(TASK STATEMENT):
Locate the lines of the listing below that hold "model", then copy each of them.
# # # # #
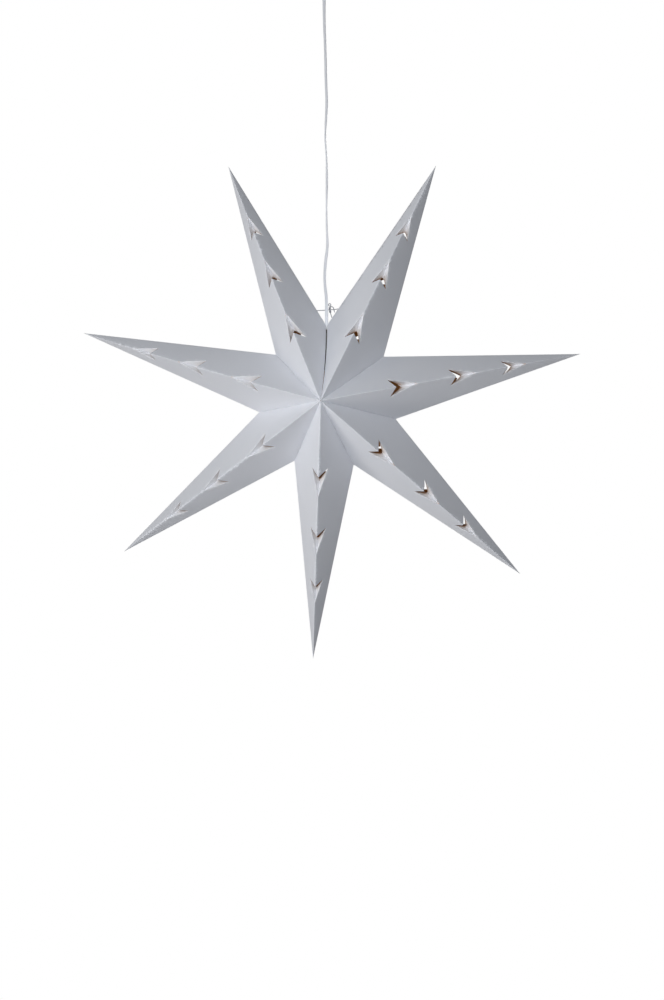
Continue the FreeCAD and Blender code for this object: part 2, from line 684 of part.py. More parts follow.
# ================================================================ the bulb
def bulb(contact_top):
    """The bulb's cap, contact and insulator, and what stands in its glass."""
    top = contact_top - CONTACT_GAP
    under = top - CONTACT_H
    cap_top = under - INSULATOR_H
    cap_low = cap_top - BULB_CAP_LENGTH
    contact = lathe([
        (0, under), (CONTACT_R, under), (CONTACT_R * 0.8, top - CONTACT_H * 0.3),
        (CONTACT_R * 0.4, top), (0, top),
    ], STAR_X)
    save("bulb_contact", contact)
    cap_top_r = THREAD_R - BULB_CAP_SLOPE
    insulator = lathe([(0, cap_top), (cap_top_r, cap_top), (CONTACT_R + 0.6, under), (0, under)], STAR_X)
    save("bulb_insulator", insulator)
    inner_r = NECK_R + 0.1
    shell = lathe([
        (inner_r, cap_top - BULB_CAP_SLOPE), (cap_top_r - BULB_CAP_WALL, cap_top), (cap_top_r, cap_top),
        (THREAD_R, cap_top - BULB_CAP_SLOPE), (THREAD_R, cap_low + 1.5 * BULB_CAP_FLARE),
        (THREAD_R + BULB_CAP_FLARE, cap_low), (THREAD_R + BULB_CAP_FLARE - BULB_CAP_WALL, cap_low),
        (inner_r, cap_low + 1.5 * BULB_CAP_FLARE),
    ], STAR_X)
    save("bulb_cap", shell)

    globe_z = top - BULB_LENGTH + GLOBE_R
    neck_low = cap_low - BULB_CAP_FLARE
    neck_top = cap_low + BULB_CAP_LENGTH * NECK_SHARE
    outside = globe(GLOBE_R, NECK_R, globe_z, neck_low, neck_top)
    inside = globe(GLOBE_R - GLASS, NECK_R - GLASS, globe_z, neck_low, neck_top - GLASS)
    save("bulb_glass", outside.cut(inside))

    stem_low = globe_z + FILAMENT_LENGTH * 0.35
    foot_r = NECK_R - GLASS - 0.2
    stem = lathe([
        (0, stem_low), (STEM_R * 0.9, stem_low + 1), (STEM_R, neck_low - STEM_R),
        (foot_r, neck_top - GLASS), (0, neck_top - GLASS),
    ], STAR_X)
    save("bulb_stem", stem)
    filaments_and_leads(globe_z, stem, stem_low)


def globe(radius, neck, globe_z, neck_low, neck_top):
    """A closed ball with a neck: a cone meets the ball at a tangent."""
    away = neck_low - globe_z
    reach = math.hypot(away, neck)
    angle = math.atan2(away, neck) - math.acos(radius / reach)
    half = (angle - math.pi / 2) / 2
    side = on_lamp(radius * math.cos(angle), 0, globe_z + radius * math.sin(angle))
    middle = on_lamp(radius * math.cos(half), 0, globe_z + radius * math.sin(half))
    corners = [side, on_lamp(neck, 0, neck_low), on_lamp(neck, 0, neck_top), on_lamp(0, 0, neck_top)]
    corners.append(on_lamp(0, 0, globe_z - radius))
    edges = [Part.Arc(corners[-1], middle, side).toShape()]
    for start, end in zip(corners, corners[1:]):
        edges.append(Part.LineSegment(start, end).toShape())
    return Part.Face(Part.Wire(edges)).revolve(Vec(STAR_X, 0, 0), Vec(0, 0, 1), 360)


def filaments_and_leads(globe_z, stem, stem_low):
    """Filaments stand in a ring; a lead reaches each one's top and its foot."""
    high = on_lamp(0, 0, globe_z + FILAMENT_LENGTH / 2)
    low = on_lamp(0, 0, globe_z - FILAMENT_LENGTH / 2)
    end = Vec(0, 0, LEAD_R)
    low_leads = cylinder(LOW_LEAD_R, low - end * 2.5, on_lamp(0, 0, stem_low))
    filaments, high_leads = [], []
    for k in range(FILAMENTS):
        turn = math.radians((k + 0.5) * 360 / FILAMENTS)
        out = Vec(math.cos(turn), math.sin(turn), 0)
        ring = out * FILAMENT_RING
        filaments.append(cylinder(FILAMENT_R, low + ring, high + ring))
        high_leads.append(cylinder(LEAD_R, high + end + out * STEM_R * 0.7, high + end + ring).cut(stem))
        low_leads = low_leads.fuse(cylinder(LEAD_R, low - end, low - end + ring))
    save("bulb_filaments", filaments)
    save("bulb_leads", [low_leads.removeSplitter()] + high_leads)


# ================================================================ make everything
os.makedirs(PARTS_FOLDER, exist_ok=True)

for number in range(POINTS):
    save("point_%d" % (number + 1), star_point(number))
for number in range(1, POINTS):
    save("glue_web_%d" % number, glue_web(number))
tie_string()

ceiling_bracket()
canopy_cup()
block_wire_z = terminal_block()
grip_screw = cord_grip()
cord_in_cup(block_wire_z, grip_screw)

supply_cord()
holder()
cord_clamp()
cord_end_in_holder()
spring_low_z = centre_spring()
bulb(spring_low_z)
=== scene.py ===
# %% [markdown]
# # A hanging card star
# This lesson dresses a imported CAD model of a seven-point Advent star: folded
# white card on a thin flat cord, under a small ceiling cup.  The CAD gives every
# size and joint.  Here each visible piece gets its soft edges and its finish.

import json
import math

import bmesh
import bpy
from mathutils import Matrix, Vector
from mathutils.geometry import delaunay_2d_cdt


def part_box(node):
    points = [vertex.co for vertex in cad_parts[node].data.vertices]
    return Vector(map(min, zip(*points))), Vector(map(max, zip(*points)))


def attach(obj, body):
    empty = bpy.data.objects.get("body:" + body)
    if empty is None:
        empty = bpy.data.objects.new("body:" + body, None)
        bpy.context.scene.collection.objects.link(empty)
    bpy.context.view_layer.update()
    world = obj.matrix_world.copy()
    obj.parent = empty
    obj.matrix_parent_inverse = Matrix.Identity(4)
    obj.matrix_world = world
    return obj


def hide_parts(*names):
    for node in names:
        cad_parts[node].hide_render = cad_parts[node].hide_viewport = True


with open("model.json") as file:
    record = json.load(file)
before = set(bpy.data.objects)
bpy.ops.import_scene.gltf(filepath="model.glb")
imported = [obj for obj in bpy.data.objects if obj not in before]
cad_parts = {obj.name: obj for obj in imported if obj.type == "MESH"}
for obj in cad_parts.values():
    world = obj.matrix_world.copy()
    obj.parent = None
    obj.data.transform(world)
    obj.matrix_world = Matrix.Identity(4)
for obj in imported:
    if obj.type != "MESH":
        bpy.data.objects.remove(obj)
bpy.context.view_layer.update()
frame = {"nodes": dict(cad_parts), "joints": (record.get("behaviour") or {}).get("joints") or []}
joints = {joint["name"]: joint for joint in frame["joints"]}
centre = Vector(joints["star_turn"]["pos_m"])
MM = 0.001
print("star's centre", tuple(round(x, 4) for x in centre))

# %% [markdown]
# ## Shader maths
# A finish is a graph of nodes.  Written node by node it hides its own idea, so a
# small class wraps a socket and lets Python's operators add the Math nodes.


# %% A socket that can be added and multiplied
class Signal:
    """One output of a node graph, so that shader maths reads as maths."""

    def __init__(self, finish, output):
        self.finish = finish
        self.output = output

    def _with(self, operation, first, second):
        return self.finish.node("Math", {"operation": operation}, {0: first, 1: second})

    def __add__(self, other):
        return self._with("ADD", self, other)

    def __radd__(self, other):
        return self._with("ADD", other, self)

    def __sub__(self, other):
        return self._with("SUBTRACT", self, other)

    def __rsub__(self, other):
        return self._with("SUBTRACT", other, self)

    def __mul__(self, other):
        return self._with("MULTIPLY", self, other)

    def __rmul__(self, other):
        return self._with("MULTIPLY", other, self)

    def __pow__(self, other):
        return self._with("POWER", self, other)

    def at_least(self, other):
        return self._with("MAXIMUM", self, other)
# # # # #
(ANSWER TO THE TASK):
# This lesson dresses a imported CAD model of a seven-point Advent star: folded
with open("model.json") as file:
bpy.ops.import_scene.gltf(filepath="model.glb")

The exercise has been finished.